Gamboa recordó la Escuela Militar. Pitaluga era su compañero de sección; no estudiaba mucho pero tenía excelente puntería. Una vez, durante las maniobras anuales, se lanzó al río con su caballo. El agua le llegaba a los hombros; el animal relinchaba con espanto y los cadetes lo exhortaban a volver, pero Pitaluga consiguió vencer la corriente y ganar la otra orilla, empapado y dichoso. El capitán de año lo felicitó delante de los cadetes y le dijo: «es usted muy macho». Ahora Pitaluga se quejaba del servicio, de
las campañas. Como los soldados y los cadetes, sólo pensaban en la salida. Éstos tenían al menos una excusa: estaban en el Ejército de paso; a unos los habían arrancado a la fuerza de sus pueblos para meterlos a filas; a los otros, sus familiares los enviaban al colegio para librarse de ellos. Pero Pitaluga había elegido su carrera. Y no era el único: Huarina inventaba enfermedades de su mujer cada dos semanas para salir a la calle, Martínez bebía a escondidas durante el servicio y todos sabían «que su termo de café estaba lleno de pisco. ¿Por qué no pedían su baja? Pitaluga había engordado, jamás estudiaba y volvía ebrio de la calle. «Se quedará muchos años de teniente, pensó Gamboa. Pero rectificó: — Salvo que tenga influencias.» Él amaba la vida militar precisamente por lo que otros la odiaban: la disciplina, la jerarquía, las campañas.
— Voy a llamar por teléfono.
— ¿A estas horas?
— Sí — dijo Garriboa–Mi mujer debe estar levantada. Viaja a las seis.
Pitaluga hizo un gesto vago. Como una tortuga que se hunde en su caparazón, sumió nuevamente la cabeza entre las manos. La voz de Gamboa en el teléfono era baja y suave, hacía preguntas, aludía a pastillas contra el mareo y al frío, insistía en que le enviaran un telegrama de alguna parte, varias veces repetía ¿estás bien? y luego se despedía con una frase breve, rápida. Pitaluga abrió automáticamente los brazos y su cabeza quedó colgando como una campana. Pestañeó antes de abrir los ojos. Sonrió sin entusiasmo. Dijo:
— Pareces en luna de miel. Hablas a tu mujer como si te acabaras de casar.
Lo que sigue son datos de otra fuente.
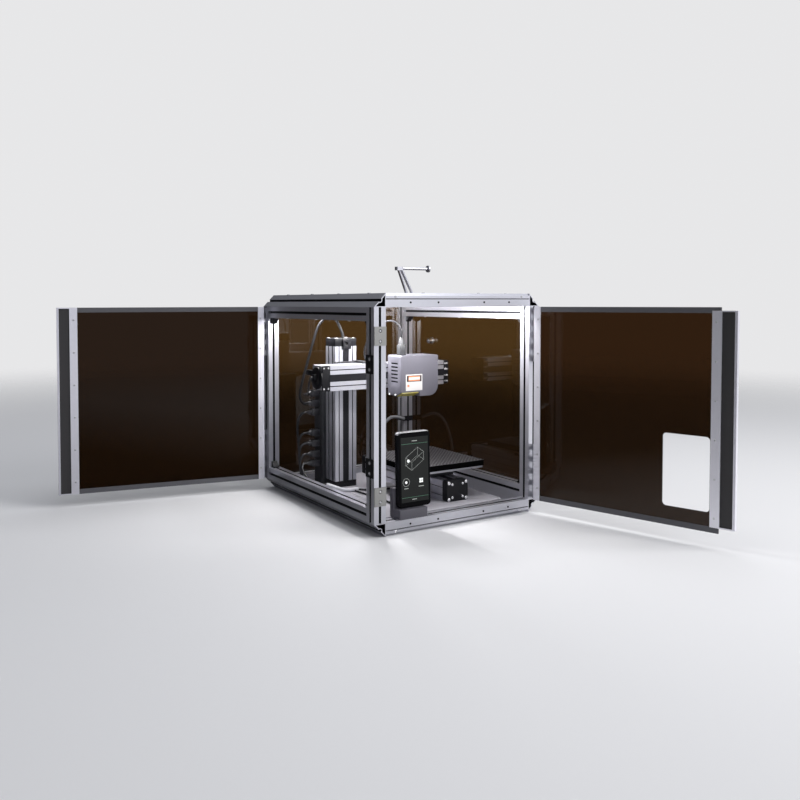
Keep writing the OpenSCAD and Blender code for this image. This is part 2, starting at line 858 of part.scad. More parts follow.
module fixed_cables() {
    color(charcoal) world() {
        tube(column_route, column_cable_r);
        for (route = loop_routes) tube(route, loop_cable_r);
        tube(sleeve_route, sleeve_r);
        tube(hose_route, hose_r);
        tube(bed_route, motor_cable_r);
        tube(screen_route, cable_r);
    }
}

// ---- X axis ----

module z_carriage() {
    plate_w = module_w + 12;
    color(black) world() translate([z_module_x - 6, x_module_y + module_t, x_module_z - 4]) {
        rotate([90, 0, 0]) mirror([0, 0, 1]) linear_extrude(carriage_t)
            rounded_rect([plate_w, module_w + 8], 5);
        // Cable clip on the carriage's top
        translate([plate_w - 16, -36, module_w + 4 + running]) cube([20, 36 + carriage_t, 5]);
    }
}

// The strip faces the front and the wide side stands upright
module x_module() {
    color(silver) world() {
        translate([x_module_x, x_module_y, x_module_z + module_w / 2]) rotate([90, 0, 90])
            linear_extrude(x_module_len) mirror([1, 0]) rotate(90) module_section();
        translate([x_module_x - motor_block_w, x_module_y + block_inset, x_module_z + block_inset])
            cube([motor_block_w, module_t - block_inset, module_w - block_inset]);
    }
}

module x_cover_strip() {
    color(black) world() translate([x_module_x, x_module_y + 0.6, x_module_z + (module_w - strip_w) / 2])
        cube([x_module_len, strip_depth - 0.6, strip_w]);
}

module x_end_caps() {
    block_x = x_module_x - motor_block_w;
    mid_y = x_module_y + module_t / 2;
    mid_z = x_module_z + module_w / 2;
    color(black) world() {
        // Front plate of the motor block, and the motor's round cap on the left
        translate([block_x, x_module_y, x_module_z]) cube([motor_block_w - 0.5, block_inset, module_w]);
        translate([block_x - motor_cap_t, mid_y, mid_z]) rotate([0, 90, 0]) difference() {
            cylinder(r = motor_cap_r, h = motor_cap_t);
            translate([0, 0, -1]) cylinder(r = 9, h = 2.2);
        }
        // Cap on the right end
        translate([x_module_x + x_module_len, x_module_y, x_module_z]) rotate([90, 0, 90])
            linear_extrude(end_block_w) rounded_rect([module_t, module_w], cap_corner);
        // Motor plug on the round cap, and the switch's plug behind the block
        translate([block_x - motor_cap_t - 9, mid_y - 6, mid_z - 3]) cube([9, 14, 12]);
        translate([block_x - 6, x_module_y + module_t, mid_z + 5]) cube([14, 27, 12]);
    }
}

module x_motor_cable() {
    color(charcoal) world() tube(x_motor_route, cable_r);
}

// ---- toolhead ----

module x_carriage() {
    color(black) world() translate([head_x + 20, x_front - carriage_t, x_module_z - 3])
        rotate([90, 0, 0]) mirror([0, 0, 1]) linear_extrude(carriage_t)
            rounded_rect([head_w - 40, module_w + 6], 5);
}

// Front outline of the case: a deep round lower right corner, small radii elsewhere
module case_outline() {
    big = 26;
    small = 4;
    difference() {
        rounded_rect([head_w, head_h], small);
        translate([head_w - big, 0]) difference() {
            translate([0, -1]) square([big + 1, big + 1]);
            translate([0, big]) circle(big, $fn = 96);
        }
    }
}

vent_count = 6;
vent_w = 28;
vent_h = 3.4;
wedge_w = 56;
wedge_h = 11.5;
wedge_d = 24;
module toolhead_case() {
    vent_z = head_h * 0.34;
    color(dark_silver) world() translate([head_x, head_y, head_z]) difference() {
        rotate([90, 0, 0]) mirror([0, 0, 1]) linear_extrude(head_d) case_outline();
        for (i = [0:vent_count - 1]) translate([-1, (head_d - vent_w) / 2, vent_z + i * 9])
            cube([4, vent_w, vent_h]);
        for (i = [0:vent_count - 1]) translate([head_w - 3, (head_d - vent_w) / 2, vent_z + i * 9])
            cube([4, vent_w, vent_h]);
        // Slope under the front, where the window lies
        rotate([90, 0, 90]) translate([0, 0, -1]) linear_extrude(wedge_w + 1)
            polygon([[-1, -1], [wedge_d + wedge_d / wedge_h, -1], [0, wedge_h], [-1, wedge_h]]);
    }
}

// Window of filter glass on the slope under the case's front
window_t = 2;
module toolhead_shield() {
    slope = atan(wedge_h / wedge_d);
    color([0.65, 0.62, 0.2]) world() translate([head_x + 3, head_y, head_z + wedge_h]) rotate([-slope, 0, 0])
        translate([0, 2, -window_t]) cube([wedge_w - 6, norm([wedge_h, wedge_d]) - 3.5, window_t]);
}

plug_body = [18, 18, 26];
module toolhead_plug() {
    neck_r = 6.5;
    color(dark_silver) world() translate([toolhead_route[0][0], toolhead_route[0][1], head_z + head_h]) {
        translate([-plug_body[0] / 2, -plug_body[1] / 2, 0]) rounded_block(plug_body, 4);
        translate([0, 0, plug_body[2]]) cylinder(r = neck_r, h = 10);
        translate([0, 0, plug_body[2] + 10]) cylinder(r1 = neck_r, r2 = 3.4, h = 8);
    }
}

module toolhead_cable() {
    color(black) world() tube(toolhead_route, cable_r);
}

// ---- bed ----

module y_carriage() {
    color(black) world() translate([y_mid, bed_y + bed_d / 2 - y_carriage_len / 2, y_top + running]) {
        translate([-module_w / 2 - 6, 0, 0]) rounded_block([module_w + 12, y_carriage_len, carriage_t], 4);
        translate([-y_spacer_w / 2, 5, carriage_t]) cube([y_spacer_w, y_carriage_len - 10, y_spacer_t]);
    }
}

module bed_platform() {
    color(silver) world() translate([bed_x + 2, bed_y + 2, platform_z])
        rounded_block([bed_w - 4, bed_d - 4, platform_t], 4);
}

module bed_plate() {
    rim = 5;
    color(black) world() translate([bed_x, bed_y, bed_z]) difference() {
        rounded_block([bed_w, bed_d, bed_t], 4);
        translate([rim, rim, bed_t - 1.2]) rounded_block([bed_w - 2 * rim, bed_d - 2 * rim, 4], 2);
    }
}

// ---- touchscreen on the front rail ----

screen_x = 73.5;
screen_y = 12;
screen_z = 51;
bezel = 4;
module on_screen() {
    world() translate([screen_x, screen_y, screen_z]) rotate([-screen_lean, 0, 0]) children();
}

module touchscreen_body() {
    color(black) on_screen() rotate([90, 0, 0]) mirror([0, 0, 1]) translate([0, 0, 1.2])
        linear_extrude(screen_t - 1.2) rounded_rect([screen_w, screen_h], 9);
}

module touchscreen_glass() {
    color(charcoal) on_screen() rotate([90, 0, 0]) mirror([0, 0, 1]) translate([bezel / 2, bezel / 2, 0])
        linear_extrude(1.2) rounded_rect([screen_w - bezel, screen_h - bezel], 7);
}

module touchscreen_stand() {
    stand_w = 73;
    stand_y = 0.5;
    stand_back = 40;
    color(charcoal) world() translate([screen_x - 6, stand_y, c]) difference() {
        union() {
            cube([stand_w, stand_back - stand_y, screen_z - c]);
            translate([0, screen_y + screen_t - stand_y, 0])
                cube([stand_w, stand_back - screen_y - screen_t, 64]);
        }
        // Slanted seat for the screen
        translate([-1, screen_y - stand_y, screen_z - c]) rotate([-screen_lean, 0, 0])
            translate([0, -20, -running]) cube([stand_w + 2, 20 + screen_t + running, 80]);
    }
}

// ---- spool holder on the top panel ----

rod_r = 3.8;
spool_x = 278;
spool_y = 282;
module rod(a, b, r) {
    v = b - a;
    translate(a) rotate([0, acos(v[2] / norm(v)), atan2(v[1], v[0])]) cylinder(r = r, h = norm(v));
}

module spool_holder() {
    color(silver) world() translate([spool_x, spool_y, h]) {
        rounded_block([54, 36, 2.5], 5);
        rod([18, 18, 2], [-8, 18, 66], rod_r);
        rod([36, 18, 2], [-2, 18, 71], rod_r);
        translate([-17, 12, 63]) rounded_block([22, 12, 9], 4);
        rod([-5, 18, 68], [88, 18, 68], rod_r);
        rod([85, 18, 68], [89, 18, 68], 9);
    }
}

// ---- fitting on the right panel's inside ----

fitting_y = 417;
fitting_z = 391;
module panel_fitting() {
    color(silver) world() translate([w, fitting_y, fitting_z]) rotate([0, -90, 0]) difference() {
        union() {
            cylinder(r = 9.5, h = 3);
            cylinder(r = 7.5, h = 14);
        }
        translate([0, 0, 4]) cylinder(r = 4.6, h = 11);
    }
}

front_left_post();
front_right_post();
back_left_post();
back_right_post();
left_rails();
right_rails();
top_side_edges();
bottom_side_edges();
front_edges();
back_edges();
top_panel();
floor_panel();
back_panel();
right_panel();
corner_brackets();
frame_screws();
strike_plates();
hinge_frame_leaves();
hinge_pins();
left_door_panel();
left_door_seals();
left_door_hinge_strip();
left_door_handle();
left_door_grip();
left_door_screws();
left_door_hinges();
front_door_panel();
front_door_seals();
front_door_hinge_strip();
front_door_handle();
front_door_grip();
front_door_screws();
front_door_hinges();
base_plate();
base_feet();
z_module();
y_module();
cover_strips();
module_end_caps();
controller();
cable_plugs();
fixed_cables();
z_carriage();
x_module();
x_cover_strip();
x_end_caps();
x_motor_cable();
x_carriage();
toolhead_case();
toolhead_shield();
toolhead_plug();
toolhead_cable();
y_carriage();
bed_platform();
bed_plate();
touchscreen_body();
touchscreen_glass();
touchscreen_stand();
spool_holder();
panel_fitting();
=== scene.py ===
import math

import bmesh
import bpy
from mathutils import Matrix, Vector


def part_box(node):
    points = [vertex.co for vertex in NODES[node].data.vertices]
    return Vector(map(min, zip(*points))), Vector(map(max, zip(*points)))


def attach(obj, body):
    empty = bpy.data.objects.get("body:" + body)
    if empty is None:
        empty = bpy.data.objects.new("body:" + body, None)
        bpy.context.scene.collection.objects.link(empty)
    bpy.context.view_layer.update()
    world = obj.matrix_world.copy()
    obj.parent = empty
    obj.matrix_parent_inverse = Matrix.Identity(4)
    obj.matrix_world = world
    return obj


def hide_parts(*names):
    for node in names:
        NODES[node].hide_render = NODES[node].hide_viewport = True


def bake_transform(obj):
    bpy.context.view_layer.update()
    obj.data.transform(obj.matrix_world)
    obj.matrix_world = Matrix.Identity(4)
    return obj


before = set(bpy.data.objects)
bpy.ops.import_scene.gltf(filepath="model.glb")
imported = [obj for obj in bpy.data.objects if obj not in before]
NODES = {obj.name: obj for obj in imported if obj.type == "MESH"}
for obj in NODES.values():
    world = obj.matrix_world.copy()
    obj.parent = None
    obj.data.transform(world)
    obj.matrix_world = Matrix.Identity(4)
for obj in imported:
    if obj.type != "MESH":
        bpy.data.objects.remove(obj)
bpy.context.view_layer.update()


# ---- node helpers ----

def link(tree, a, b):
    tree.links.new(a, b)


def feed(tree, socket, value):
    """Links an output into the socket, or sets the socket to a plain value."""
    if isinstance(value, bpy.types.NodeSocket):
        link(tree, value, socket)
    else:
        socket.default_value = value


def math_node(tree, kind, a, b=None, clamp=False):
    node = tree.nodes.new("ShaderNodeMath")
    node.operation = kind
    node.use_clamp = clamp
    feed(tree, node.inputs[0], a)
    if b is not None:
        feed(tree, node.inputs[1], b)
    return node.outputs[0]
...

— Me casé hace tres meses — dijo Gamboa.
— Yo hace un año. Y malditas las ganas que tengo de hablar con ella. Es un energúmeno, igual que su madre. Si la llamara a esta hora se pondría a gritar y me diría cachaco de porquería.
Gamboa sonrió.
— Mi mujer es muy joven–dijo–Sólo tiene dieciocho años. Vamos a tener un hijo.
— Lo siento — dijo Pitaluga–No sabía. Hay que tomar precauciones.
— Yo quiero tener un hijo.
— Ah, claro–repuso Pitaluga–Ya me doy cuenta. Para hacerlo militar.
Gamboa parecía sorprendido.
— No sé si me gustaría que fuera militar–murmuró. Miró a Pitaluga de pies a cabeza: — En todo caso, no quisiera que fuera un militar como tú.
Pitaluga se incorporó.
— ¿Qué broma es ésa? — dijo, con voz agria.
— Bah–dijo Gamboa–olvídala.
Dio media vuelta y salió de la Prevención. Los centinelas lo volvieron a saludar. Uno tenía la cristina caída sobre la oreja y Gamboa estuvo a punto de llamarle la atención, pero se contuvo; no valía la pena tener un disgusto con Pitaluga. Éste sepultó de nuevo la cabeza despeinada entre las manos pero esta vez no vino al letargo. Maldijo y llamó a gritos a un soldado para que le sirviera una taza de café.